On May 5, 2017, Mantegna threw out the first pitch at Wrigley Field for the 11th time. He and Dreesen maintain a friendly rivalry where this honor is concerned. “Tom and I are nearly tied in the category of people who’ve thrown out the first pitch most often,” he said. Off the field, Mantegna explained his adult bonds with pals Dreesen, Zmed and other celebs in this way: “If I meet someone and they’re a Cubs fan, it’s like finding out you have the same birthday. You’re immediately connected.”
The club loyalist inspired a whole work about the unique relationships fostered by virtue of bleeding Cubbie blue. Bleacher Bums, the 1977 play written collaboratively by members of Chicago’s Organic Theater Company, has been produced all over the world. A 1979 performance of the play was taped for PBS television, and in 2002 a made-for-TV movie adaptation was aired. Mantegna described the original concept as one driven by the twin theater concerns of storyline and economics.
“In my teens, I sat in the bleachers with my friends because it was cheaper than grandstand,” he said. “I was also acting in plays during high school and junior college. During the early 1970s, I would go to the ballpark with friends and I started looking at the characters. I thought ‘This is interesting.’
“35,000 people come here to watch a team that’s most likely going to lose. But these diverse people show up every day to be frantic together. Then they go their separate ways and have nothing else in common. I thought, ‘If I can capture this mania, what it is to be a Cubs fan, I think I’m onto something.’”
Convincing his fellow thespians to explore the idea was hardly a tough sell – since there was no money for anything else. “It was the end of the season and we operated on grants,” he said. “[Chicago Organic Theater co-founder and director] Stuart Gordon gathered us together and asked what we could do on the cheap since we were out of money. I raised my hand.”
The troupe spent some time at the ballpark taking notes and observing. The result, Mantegna said, was “The cheapest show you’ll ever do. Just wear what you’d wear to a game as a costume. Take all of the seats out of one side of a theater, sit on bleachers and you don’t need a stage.

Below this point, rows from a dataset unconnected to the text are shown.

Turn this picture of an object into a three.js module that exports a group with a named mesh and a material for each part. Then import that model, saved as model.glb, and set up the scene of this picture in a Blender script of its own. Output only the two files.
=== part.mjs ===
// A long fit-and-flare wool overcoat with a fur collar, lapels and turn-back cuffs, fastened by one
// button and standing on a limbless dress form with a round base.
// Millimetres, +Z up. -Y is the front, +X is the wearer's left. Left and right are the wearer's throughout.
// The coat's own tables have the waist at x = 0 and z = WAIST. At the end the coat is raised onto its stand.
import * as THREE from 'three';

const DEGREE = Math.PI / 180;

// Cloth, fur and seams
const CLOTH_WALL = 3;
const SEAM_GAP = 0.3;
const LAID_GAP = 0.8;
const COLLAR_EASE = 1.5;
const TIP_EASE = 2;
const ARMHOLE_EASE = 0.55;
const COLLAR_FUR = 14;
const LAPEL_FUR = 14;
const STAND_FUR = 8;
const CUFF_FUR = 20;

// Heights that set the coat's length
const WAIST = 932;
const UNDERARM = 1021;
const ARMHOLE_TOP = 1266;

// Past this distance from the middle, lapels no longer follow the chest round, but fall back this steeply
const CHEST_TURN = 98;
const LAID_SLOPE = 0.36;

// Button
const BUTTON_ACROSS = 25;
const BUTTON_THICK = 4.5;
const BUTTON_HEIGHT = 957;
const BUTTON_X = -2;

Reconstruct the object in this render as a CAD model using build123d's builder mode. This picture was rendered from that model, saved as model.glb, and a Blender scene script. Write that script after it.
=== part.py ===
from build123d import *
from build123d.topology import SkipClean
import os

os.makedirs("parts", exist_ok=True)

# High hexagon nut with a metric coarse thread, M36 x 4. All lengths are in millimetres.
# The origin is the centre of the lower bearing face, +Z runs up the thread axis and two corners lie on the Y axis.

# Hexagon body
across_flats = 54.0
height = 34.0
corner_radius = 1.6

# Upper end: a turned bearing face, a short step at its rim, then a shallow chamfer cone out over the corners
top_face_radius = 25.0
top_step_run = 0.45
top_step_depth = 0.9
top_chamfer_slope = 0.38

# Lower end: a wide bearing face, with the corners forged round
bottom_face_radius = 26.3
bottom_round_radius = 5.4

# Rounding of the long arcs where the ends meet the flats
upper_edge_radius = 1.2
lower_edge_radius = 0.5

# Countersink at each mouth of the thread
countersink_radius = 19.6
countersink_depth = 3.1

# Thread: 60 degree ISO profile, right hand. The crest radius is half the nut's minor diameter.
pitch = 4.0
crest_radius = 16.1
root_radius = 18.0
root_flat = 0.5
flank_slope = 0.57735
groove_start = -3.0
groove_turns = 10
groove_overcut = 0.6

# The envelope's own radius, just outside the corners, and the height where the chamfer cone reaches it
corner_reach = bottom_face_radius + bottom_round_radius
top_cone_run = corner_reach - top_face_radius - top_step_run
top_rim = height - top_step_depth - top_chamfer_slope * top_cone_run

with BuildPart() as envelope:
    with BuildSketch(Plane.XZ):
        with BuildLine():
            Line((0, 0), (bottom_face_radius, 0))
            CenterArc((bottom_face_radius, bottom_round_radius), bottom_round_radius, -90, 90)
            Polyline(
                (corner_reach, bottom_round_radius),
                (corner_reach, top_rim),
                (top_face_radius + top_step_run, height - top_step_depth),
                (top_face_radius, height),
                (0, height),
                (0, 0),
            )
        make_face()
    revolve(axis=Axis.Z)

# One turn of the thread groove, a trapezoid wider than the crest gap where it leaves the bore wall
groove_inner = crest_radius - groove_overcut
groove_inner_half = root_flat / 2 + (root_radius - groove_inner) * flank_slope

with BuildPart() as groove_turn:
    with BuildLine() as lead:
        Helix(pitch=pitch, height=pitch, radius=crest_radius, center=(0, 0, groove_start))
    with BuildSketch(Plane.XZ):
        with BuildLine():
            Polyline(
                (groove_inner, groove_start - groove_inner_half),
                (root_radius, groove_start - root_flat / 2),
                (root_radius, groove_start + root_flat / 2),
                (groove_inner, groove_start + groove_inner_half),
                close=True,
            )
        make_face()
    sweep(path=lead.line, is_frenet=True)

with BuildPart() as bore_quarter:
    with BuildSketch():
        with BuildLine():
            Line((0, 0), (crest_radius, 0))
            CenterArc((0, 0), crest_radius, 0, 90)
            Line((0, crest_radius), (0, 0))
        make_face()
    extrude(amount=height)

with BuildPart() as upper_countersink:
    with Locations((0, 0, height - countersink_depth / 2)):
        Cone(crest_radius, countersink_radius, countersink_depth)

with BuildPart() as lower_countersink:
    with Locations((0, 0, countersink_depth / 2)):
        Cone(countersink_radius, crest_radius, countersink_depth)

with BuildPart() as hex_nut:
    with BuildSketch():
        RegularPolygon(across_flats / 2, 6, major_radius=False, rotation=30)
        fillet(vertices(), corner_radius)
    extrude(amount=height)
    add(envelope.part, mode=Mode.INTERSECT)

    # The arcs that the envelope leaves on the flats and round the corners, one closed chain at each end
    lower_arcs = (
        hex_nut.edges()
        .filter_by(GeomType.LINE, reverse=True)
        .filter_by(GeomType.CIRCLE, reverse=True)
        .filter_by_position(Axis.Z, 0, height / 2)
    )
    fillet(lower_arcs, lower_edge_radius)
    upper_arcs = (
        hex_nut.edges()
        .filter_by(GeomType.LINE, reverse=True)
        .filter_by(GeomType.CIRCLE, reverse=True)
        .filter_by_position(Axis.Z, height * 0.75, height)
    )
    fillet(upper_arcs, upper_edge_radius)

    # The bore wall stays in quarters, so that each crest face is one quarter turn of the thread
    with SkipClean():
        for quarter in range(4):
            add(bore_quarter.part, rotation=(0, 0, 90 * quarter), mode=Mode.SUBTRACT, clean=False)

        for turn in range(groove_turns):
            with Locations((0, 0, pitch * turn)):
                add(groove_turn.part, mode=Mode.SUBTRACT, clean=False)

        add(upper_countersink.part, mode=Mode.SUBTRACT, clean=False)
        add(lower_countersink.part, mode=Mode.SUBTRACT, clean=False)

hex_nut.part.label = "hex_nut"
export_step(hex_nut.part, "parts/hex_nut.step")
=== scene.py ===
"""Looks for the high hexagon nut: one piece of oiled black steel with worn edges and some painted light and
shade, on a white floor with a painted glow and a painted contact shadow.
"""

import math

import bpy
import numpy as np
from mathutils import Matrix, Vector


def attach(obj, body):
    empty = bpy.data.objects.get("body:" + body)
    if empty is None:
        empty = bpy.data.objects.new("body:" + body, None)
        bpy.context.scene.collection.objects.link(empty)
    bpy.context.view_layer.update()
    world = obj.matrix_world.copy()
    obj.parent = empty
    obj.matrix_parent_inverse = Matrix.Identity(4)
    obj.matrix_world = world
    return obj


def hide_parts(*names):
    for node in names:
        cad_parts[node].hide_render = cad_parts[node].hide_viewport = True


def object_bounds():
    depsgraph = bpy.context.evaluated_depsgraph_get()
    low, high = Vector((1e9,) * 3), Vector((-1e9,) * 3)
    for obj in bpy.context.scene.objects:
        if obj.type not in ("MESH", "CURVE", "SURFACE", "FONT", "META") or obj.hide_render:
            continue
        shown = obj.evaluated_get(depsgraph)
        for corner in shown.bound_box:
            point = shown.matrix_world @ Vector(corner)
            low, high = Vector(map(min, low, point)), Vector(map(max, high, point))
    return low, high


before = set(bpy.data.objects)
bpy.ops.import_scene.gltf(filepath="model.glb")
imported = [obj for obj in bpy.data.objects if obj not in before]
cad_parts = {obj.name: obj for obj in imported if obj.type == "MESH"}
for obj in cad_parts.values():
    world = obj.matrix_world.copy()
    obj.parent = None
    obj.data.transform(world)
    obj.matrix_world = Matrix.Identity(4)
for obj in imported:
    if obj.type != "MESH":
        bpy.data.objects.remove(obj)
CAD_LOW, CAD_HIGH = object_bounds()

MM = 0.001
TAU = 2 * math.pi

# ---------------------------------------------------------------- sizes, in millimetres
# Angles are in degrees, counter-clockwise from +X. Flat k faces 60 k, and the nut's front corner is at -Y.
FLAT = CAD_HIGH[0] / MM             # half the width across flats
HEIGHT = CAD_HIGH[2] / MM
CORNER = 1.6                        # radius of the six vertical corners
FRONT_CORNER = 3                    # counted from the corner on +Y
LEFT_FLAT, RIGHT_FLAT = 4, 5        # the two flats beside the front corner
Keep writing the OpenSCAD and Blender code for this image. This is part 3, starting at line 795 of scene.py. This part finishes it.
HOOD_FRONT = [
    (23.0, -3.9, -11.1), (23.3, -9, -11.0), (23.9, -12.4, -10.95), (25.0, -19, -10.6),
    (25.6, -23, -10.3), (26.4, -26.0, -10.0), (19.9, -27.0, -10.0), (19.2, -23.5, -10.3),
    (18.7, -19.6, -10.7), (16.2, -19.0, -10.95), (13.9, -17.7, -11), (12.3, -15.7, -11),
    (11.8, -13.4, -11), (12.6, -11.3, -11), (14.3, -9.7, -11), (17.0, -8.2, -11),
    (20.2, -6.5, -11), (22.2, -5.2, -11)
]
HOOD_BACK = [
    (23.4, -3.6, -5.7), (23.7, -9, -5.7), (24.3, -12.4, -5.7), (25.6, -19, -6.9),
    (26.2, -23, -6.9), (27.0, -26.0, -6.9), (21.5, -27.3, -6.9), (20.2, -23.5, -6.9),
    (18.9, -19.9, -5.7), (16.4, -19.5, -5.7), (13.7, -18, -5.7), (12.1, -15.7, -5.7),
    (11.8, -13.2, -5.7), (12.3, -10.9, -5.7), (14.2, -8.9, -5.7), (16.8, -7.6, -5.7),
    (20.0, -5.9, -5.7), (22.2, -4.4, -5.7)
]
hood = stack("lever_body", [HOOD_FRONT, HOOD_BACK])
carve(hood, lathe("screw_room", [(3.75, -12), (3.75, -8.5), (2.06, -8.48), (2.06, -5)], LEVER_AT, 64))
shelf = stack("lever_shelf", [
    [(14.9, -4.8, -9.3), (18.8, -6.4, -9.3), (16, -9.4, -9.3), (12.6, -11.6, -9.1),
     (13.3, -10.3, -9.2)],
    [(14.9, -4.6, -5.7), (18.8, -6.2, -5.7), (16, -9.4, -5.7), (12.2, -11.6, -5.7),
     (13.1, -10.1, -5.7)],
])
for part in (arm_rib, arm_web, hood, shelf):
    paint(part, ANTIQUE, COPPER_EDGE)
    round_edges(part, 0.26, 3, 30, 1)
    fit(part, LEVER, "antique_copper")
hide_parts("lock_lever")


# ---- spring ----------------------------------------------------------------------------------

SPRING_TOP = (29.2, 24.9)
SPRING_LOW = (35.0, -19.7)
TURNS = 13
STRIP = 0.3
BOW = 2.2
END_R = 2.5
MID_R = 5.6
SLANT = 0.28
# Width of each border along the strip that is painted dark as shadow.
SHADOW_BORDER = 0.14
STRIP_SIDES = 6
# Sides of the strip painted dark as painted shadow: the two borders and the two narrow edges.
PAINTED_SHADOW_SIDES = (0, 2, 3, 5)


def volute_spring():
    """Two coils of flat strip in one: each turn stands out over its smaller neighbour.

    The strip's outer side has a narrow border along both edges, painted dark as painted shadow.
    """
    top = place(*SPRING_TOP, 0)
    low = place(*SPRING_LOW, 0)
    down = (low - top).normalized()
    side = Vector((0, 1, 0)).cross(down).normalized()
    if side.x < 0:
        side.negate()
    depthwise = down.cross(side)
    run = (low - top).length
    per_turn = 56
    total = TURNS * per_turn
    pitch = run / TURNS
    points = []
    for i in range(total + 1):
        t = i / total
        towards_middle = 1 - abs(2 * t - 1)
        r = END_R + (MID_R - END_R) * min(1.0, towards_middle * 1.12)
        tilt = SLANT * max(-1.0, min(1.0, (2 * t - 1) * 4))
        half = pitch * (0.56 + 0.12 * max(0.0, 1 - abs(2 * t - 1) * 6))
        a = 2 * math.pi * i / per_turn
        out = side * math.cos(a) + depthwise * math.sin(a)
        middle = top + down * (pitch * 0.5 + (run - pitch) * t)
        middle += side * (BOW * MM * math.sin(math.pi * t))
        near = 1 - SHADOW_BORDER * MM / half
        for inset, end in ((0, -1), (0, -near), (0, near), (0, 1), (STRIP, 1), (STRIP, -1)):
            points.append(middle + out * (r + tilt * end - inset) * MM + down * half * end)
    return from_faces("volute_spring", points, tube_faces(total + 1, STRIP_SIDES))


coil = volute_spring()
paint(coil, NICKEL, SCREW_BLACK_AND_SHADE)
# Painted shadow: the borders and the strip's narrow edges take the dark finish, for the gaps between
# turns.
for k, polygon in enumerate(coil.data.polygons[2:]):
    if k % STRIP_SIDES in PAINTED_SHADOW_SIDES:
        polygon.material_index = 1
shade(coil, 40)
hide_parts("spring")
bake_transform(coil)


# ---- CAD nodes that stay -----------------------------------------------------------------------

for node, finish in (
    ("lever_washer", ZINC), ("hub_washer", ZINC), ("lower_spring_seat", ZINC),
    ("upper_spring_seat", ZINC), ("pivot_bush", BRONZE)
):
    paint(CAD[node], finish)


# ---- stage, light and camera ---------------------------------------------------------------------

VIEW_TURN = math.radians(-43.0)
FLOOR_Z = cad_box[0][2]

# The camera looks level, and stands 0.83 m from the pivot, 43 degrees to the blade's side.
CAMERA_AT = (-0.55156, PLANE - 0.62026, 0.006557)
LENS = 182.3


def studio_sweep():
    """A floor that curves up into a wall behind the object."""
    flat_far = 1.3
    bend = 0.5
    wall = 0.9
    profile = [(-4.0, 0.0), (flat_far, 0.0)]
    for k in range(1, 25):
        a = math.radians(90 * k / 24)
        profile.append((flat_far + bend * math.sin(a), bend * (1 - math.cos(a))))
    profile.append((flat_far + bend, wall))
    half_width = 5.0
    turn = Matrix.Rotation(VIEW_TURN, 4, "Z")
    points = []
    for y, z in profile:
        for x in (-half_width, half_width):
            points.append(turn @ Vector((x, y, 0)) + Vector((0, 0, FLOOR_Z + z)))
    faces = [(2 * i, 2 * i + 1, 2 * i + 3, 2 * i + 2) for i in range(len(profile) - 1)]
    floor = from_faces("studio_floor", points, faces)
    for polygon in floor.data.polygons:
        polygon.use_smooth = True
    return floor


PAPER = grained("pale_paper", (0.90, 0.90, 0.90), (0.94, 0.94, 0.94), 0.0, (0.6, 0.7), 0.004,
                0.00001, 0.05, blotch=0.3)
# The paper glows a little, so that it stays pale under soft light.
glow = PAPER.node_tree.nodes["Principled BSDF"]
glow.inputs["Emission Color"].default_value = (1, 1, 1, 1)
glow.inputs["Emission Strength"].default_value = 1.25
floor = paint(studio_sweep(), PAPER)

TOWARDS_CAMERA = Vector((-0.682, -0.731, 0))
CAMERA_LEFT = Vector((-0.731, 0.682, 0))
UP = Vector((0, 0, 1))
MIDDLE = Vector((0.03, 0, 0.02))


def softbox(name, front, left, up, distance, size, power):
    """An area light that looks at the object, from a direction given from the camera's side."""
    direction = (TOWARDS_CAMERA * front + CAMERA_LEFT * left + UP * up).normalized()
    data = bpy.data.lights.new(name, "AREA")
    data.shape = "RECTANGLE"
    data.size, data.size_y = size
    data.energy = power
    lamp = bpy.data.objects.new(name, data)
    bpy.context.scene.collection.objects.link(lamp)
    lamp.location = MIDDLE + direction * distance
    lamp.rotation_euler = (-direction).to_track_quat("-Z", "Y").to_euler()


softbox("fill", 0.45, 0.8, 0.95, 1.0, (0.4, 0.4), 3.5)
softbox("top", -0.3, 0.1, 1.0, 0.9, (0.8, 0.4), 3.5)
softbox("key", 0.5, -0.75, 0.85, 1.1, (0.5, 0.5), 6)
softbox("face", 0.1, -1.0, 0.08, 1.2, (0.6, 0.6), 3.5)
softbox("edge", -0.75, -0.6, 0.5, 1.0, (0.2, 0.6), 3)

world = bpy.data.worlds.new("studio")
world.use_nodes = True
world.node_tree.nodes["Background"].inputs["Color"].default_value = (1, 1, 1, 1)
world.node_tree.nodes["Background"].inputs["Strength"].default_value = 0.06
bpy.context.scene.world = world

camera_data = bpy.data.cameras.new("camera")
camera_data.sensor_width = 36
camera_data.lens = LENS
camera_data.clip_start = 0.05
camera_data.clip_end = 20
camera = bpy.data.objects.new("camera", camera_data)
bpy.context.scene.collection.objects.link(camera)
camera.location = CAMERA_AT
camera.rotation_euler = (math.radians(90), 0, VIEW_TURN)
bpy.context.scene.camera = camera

Anyone on a shoestring budget can mount this show.”
The work’s lasting popularity can be partly attributed to easy replication, but even in a post-2016 Cubs World Series reality, appetite for the production remains undiminished. “It’s nostalgic,” Mantegna said. “It took the team 108 years to get to last year. My mother just passed away in April at 101 years old. She was born in the middle of a seven-year losing streak. None of this happened overnight and there are many who will never forget the struggle and the love they carried for the team through it.”
Whether or not the Chicago Cubs manage to put together a string of championships is almost immaterial for Mantegna. “The Cubs are perfect proof that it’s not easy to win a championship in the first place,” he said. “But they have established themselves as contenders. We’ve played in three consecutive NLCS contests. We’re in the category of guys you expect to contend and be there. It’s an amazing change.”